Today, stove manufacturers sometimes increase the thermal mass in their products by lining them with firebricks. Soapstone stoves, because of the heat-storing material from which they are made, continue to radiate warmth long after the fire goes out. Austrian tile stoves likewise hold heat well.

So much for what thermal mass is. Why is it so important to a solar-heated or stove-heated home? Quite simply, it moderates the extremes of temperature that would otherwise occur within the home. It keeps it from overheating when the sun shines and from getting cold the moment it doesn't.

A friend of mine, now an acknowledged expert in the solar field but still a neophyte when he built his first home, loaded the house with large, south-facing windows but didn't compensate with additional thermal mass. The results were predictable. Even when the temperature was 10 degrees F., the home would quickly approach saunalike temperatures indoors if it remained closed up on a sunny day. By 10 a.m. the windows had to be opened, and all the heat that would have been so valuable at night had to be spilled outdoors.

The effectiveness of thermal mass was recently brought strongly home to me. Identical wood stoves heat the living room of my Massachusetts home and the central room of the cottage I am building in Maine. Because of the liberal use of mortar in its construction, the cottage has considerably more thermal mass than the all-wood Massachusetts house.

In Massachusetts, the stove will quickly back us up against the walls if we don't damp it down once the fire is going well. In contrast, the same type and size of stove never overheats the cottage, because the masonry work soaks up the heat the way a sponge draws up water.

True enough, the cottage may take somewhat longer to warm up when we first arrive. But thereafter, it is by far the more comfortable place to be. Long after the stove has burned itself out at night, the temperature remains comfortable. In theory, that same thermal mass will keep the cottage comfortably cool on hot summer days.

A rule of thumb suggests the exposed area of thermal mass should be three times the area of the south-facing glass.

Including adequate amounts of thermal mass is a relatively simple matter in a new house, but can heat-storing materials be added to the existing home? Obviously, there are ways that this can be done, but all involve care in seeing that the materials involved do not add more weight to a floor than the existing joists can support.

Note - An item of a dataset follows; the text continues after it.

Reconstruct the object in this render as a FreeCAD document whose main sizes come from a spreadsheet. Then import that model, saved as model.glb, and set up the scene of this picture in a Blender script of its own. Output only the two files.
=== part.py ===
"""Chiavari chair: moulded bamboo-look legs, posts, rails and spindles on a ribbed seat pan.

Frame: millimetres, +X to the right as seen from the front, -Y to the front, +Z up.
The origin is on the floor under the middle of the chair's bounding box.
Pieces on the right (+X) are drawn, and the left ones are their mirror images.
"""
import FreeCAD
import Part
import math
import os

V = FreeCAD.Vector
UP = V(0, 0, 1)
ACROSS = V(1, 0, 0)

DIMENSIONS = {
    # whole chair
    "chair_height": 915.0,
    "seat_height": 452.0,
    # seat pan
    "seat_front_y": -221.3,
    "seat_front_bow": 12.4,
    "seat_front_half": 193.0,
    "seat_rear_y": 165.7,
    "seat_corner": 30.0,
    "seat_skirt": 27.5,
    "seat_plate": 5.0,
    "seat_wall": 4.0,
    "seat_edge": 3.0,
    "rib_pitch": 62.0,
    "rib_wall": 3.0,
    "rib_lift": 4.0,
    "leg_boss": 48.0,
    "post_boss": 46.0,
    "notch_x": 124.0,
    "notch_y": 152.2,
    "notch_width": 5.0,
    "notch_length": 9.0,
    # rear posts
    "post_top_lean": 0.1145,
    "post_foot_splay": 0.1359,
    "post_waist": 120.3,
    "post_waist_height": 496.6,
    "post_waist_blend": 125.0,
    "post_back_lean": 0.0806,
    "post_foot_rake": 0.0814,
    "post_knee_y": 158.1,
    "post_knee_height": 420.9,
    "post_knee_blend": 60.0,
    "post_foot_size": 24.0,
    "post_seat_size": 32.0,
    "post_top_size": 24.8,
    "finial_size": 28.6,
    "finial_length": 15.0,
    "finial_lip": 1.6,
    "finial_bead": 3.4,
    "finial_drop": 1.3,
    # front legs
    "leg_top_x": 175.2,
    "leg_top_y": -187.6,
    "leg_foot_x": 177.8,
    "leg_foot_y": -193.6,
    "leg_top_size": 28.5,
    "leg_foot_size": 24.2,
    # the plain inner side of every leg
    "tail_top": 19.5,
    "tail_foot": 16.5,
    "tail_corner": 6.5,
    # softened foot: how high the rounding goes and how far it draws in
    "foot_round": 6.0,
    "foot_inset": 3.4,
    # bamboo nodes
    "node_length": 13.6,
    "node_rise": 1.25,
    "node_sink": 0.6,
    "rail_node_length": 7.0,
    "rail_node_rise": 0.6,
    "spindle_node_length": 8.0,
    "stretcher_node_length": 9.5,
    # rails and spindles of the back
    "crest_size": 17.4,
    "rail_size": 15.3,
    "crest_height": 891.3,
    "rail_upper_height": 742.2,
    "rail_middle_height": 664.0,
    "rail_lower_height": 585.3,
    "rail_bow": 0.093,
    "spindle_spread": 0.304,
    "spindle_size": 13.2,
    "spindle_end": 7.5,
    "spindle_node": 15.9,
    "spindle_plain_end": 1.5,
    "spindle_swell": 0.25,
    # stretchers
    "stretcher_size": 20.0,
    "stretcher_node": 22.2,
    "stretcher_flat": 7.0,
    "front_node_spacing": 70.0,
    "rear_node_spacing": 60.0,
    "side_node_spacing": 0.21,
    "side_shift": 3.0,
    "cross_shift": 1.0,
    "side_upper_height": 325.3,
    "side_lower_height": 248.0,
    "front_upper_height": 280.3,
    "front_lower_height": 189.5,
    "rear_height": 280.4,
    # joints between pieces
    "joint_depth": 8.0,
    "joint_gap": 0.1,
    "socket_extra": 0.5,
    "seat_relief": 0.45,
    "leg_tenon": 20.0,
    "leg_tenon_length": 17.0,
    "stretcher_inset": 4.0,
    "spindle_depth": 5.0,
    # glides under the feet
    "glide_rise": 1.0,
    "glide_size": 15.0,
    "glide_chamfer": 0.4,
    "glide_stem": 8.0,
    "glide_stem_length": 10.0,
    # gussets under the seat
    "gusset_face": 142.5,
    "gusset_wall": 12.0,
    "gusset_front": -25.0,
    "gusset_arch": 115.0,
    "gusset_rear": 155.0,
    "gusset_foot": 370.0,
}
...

An acquaintance of mine is adding afieldstone facing to part of his living-room wall to get needed thermal mass into his otherwise all-wood home. Before doing this, however, he plans to build a wall of concrete blocks from the ground to the floor so that there will be no sagging of the floor and consequent cracking of the fieldstone facing. Bricks can be used in a similar fashion.

Water can be turned into useful thermal mass by storing it in containers (anything from glass or plastic jars to steel drums or commerially made fiber-glass tubes) and standing them where the sun will strike them directly. While thermal mass will absorb heat from the surrounding air, it absorbs vastly greater quantities if it is bathed in sunlight or is directly in the path of heat radiating from a stove.

Before adding themal mass to your home, it would be well to know how well the various materials hold heat.

One cubic foot of concrete and stone will store 22.46 BTUs (a measurement of heat) for every 1 degree F. that its temperature is raised. Brick is marginally better at 24.6 BTUs, and water almost three times as effective at 62.40 BTUs per degree. Vastly more effective - but also vastly more expensive - are phase-change salts now being marketed. A cubic foot of the salts will store 134. 76 BTUs for every degree F. increase in temperature.

By contrast, a cubic foot of air requires a mere 0.018 BTUs to warm up one degree. This means that a relatively small amount of thermal mass can warm up a large volume of air.